On Tuesday, the morning we’d been thinking about all summer arrived. The boys jumped out of bed and donned the outfits they’d set aside four days earlier. The Hen, who’d lost his second tooth the night before both literally and figuratively, remembered the tooth fairy had not paid him a visit. ‘Dad didn’t find my tooth,’ he realized. ‘That’s okay, I don’t care, it’s just money and what am I going to do with money.’ I was about to weigh in, but he kept going. ‘Then I’d just be rich and I don’t want to be rich because then the police would stop me because they would think I robbed a bank or something.’
I stood, watching the scene in disbelief before the snorts of recognition set in: a mini-professor, that kid.
Because it was a big day, I’d made a nutritious breakfast of ‘overnight’ steel-cut oats. For the first time, ever. ‘Umm, I like the other kind of oats better,’ the Gort opined before choking back a few tablespoons of porridge. Which were sure to sustain him for the first fifteen minutes of school.
The nine year old packed lunches for himself and his brother. And there was still a bit of time before we could walk to school, so the Gort and I played a game of chess while the Hen stood at his side advising his every move.
Let me reiterate: steel cut oats, kids and parents wearing (nice) clothes, packed lunches, chess and everyone out of the house by 8am.
Yes, the first day of school is the one and only day of the year that the Johnsons achieve a modicum of organizational success. The rest of the year we get out of bed far too late (everyone except the Hen, that is), throw food in lunchboxes (when we haven’t left them at school the previous day) and forget our homework.

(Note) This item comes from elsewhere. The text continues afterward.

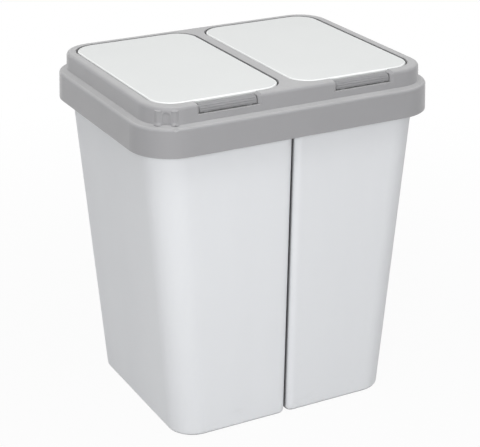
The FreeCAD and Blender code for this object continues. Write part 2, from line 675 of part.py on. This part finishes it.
def make_button(centre_x):
    left = centre_x - BUTTON_HALF_X
    right = centre_x + BUTTON_HALF_X
    width = right - left
    outside = button_outline(left, 0.0).extrude(X_AXIS * width)
    ends = [edge for edge in outside.Edges
            if edge.BoundBox.XLength < 1e-4 and edge.BoundBox.ZMax > BUTTON_BOTTOM + 0.1
            and edge.BoundBox.YMin < BUTTON_REAR - 0.1]
    outside = outside.makeFillet(BUTTON_END_ROUND, ends)
    inside = button_outline(left + BUTTON_SKIN, BUTTON_SKIN).extrude(
        X_AXIS * (width - 2 * BUTTON_SKIN))
    below_top = box(left - 1.0, right + 1.0, POCKET_BACK - BUTTON_TRAVEL - 0.5, BUTTON_REAR + 1.0,
                    BUTTON_BOTTOM - 1.0, BUTTON_CROWN - BUTTON_SKIN)
    button = outside.cut([inside, below_top])
    added = []
    for index in range(RIB_COUNT):
        point, out = face_point(RIB_START + index * RIB_SPACING)
        start = point - out * (RIB_RADIUS - RIB_PROUD)
        start.x = left + RIB_END_GAP
        added.append(Part.makeCylinder(RIB_RADIUS, width - 2 * RIB_END_GAP, start, X_AXIS))
    skin_back = BUTTON_FACE + BUTTON_SKIN - 0.5
    for sign in (-1, 1):
        near = centre_x + sign * CATCH_ARM_IN
        far = centre_x + sign * CATCH_ARM_OUT
        added.append(box(min(near, far), max(near, far), skin_back, CATCH_BAR_BACK,
                         CATCH_BOTTOM, CATCH_TOP))
        leg = centre_x + sign * LEG_X
        added.append(box(leg - LEG_HALF_X, leg + LEG_HALF_X, LEG_FRONT, LEG_BACK, FOOT_BOTTOM,
                         LEG_TOP))
        added.append(box(leg - FOOT_HALF_X, leg + FOOT_HALF_X, LEG_FRONT, LEG_BACK, FOOT_BOTTOM,
                         FOOT_TOP))
        seat = centre_x + sign * BUTTON_SPRING_X
        added.append(box(seat - BUTTON_SPRING_PAD, seat + BUTTON_SPRING_PAD, skin_back,
                         BUTTON_SPRING_FRONT, BUTTON_BOTTOM - 1.0, BUTTON_SPRING_Z + 3.2))
    added.append(box(centre_x - CATCH_ARM_OUT, centre_x + CATCH_ARM_OUT, CATCH_BAR_FRONT,
                     CATCH_BAR_BACK, CATCH_BOTTOM, CATCH_TOP))
    return button.fuse(added).removeSplitter()


def make_latch_cover(centre_x):
    cover = box(centre_x - COVER_HALF_X, centre_x + COVER_HALF_X, COVER_FRONT, COVER_BACK,
                COVER_TOP - COVER_THICK, COVER_TOP)
    upright = [edge for edge in cover.Edges if edge.BoundBox.ZLength > COVER_THICK / 2]
    cover = cover.makeFillet(COVER_THICK, upright)
    holes = []
    for sign in (-1, 1):
        start = Vector(centre_x + sign * SCREW_X, SCREW_Y, COVER_TOP - COVER_THICK - 1.0)
        holes.append(Part.makeCylinder(SCREW_RADIUS + 0.2, COVER_THICK + 2.0, start))
    return cover.cut(holes)


def make_screw(centre_x, sign):
    seat = Vector(centre_x + sign * SCREW_X, SCREW_Y, COVER_TOP - COVER_THICK)
    head = Part.makeCylinder(SCREW_HEAD_RADIUS, SCREW_HEAD_HEIGHT, seat, Z_AXIS * -1)
    rim = [edge for edge in head.Edges
           if abs(edge.BoundBox.ZMax - (seat.z - SCREW_HEAD_HEIGHT)) < 1e-4]
    head = head.makeFillet(SCREW_HEAD_HEIGHT / 2, rim)
    drive_depth = SCREW_HEAD_HEIGHT * 0.6
    low = seat.z - SCREW_HEAD_HEIGHT - 0.5
    slots = [box(seat.x - 1.6, seat.x + 1.6, seat.y - 0.35, seat.y + 0.35, low,
                 low + 0.5 + drive_depth),
             box(seat.x - 0.35, seat.x + 0.35, seat.y - 1.6, seat.y + 1.6, low,
                 low + 0.5 + drive_depth)]
    return head.cut(slots).fuse(Part.makeCylinder(SCREW_RADIUS, SCREW_LENGTH, seat))


def make_rest_pad(centre_x, sign):
    base = Vector(centre_x + sign * REST_X, PAD_Y, REST_TOP)
    pad = Part.makeCylinder(PAD_RADIUS, PAD_HEIGHT, base)
    top = [edge for edge in pad.Edges
           if abs(edge.BoundBox.ZMin - (REST_TOP + PAD_HEIGHT)) < 1e-4]
    return pad.makeFillet(PAD_HEIGHT / 3, top)


def pair(maker, centre_x):
    return Part.makeCompound([maker(centre_x, sign) for sign in (-1, 1)])


def left_nodes():
    centre_x = -LID_CENTRE_X
    return {
        "bucket": make_bucket(),
        "lid": make_lid(centre_x),
        "outer_hinge_pin": make_hinge_pin(centre_x, -1, OUTER_PIN_REACH),
        "inner_hinge_pin": make_hinge_pin(centre_x, 1, INNER_PIN_REACH),
        "lid_spring": make_lid_spring(),
        "press_button": make_button(centre_x),
        "button_springs": pair(make_button_spring, centre_x),
        "latch_cover": make_latch_cover(centre_x),
        "cover_screws": pair(make_screw, centre_x),
        "rest_pads": pair(make_rest_pad, centre_x),
    }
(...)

We dropped off the boys, doing our best to strike a balance between ‘hovering’ and ‘careless’ as we took each one to their assigned meeting spot, leaving them with one last ‘be kind’ and ‘have fun’. Whatever ‘fun’ means when you’re at school. The three of us walked home. ‘I can’t believe we have a fourth grader,’ the professor sighed sadly before going to work.
And then there were two.
It became clear Percy was not going to jump into the siblingless life with a sense of excitement and abandon. So I cobbled together a series of errands to get us out of the house. We went to the store to return some things, and I ran into a fellow school-mom. We chatted while Percy headbutted my stomach like a bull in Pamplona; the morning’s nostalgia waning quickly with each repetitive assault on my abdomen. And then we went to the library to pick up some books and movies. I was standing at the new releases shelf where I’d picked up season 3 of Downton Abbey and a copy of Safe Haven. I would normally make fun of people watching Safe Haven, but I was a women who’d recently lost two children to school. An undoubtedly sappy (stalker) romance with Josh Duhamel was precisely what was needed.
I was still perusing the shelf when a woman walked over and scanned the contents. ‘Agh, no Safe Haven! The librarian said it was over here.’ I looked at the stack of movies in my arms and debated for a nanosecond. ‘Safe Haven? Here you go,’ I handed her the DVD. She started to protest, embarrassed by my gesture. ‘Happy Monday,’ I insisted. Before realizing it wasn’t, actually Monday. ‘Or Happy Tuesday, whatever day it is.’
Was it kindness on my part? Or knowing the professor would make fun of me if I brought it home? Maybe both.*
After the library, we stopped at Target and went home to make the pancakes I’d promised the young lad. A friend and her four year old son joined us for coffee and then we walked back to school to pick up the boys.
‘How was your day?’ I greeted each one excitedly.
*Actually, seeing as it was rated 13% on rottentomatoes, I should probably be thanking the purple-shirted woman for taking it from me.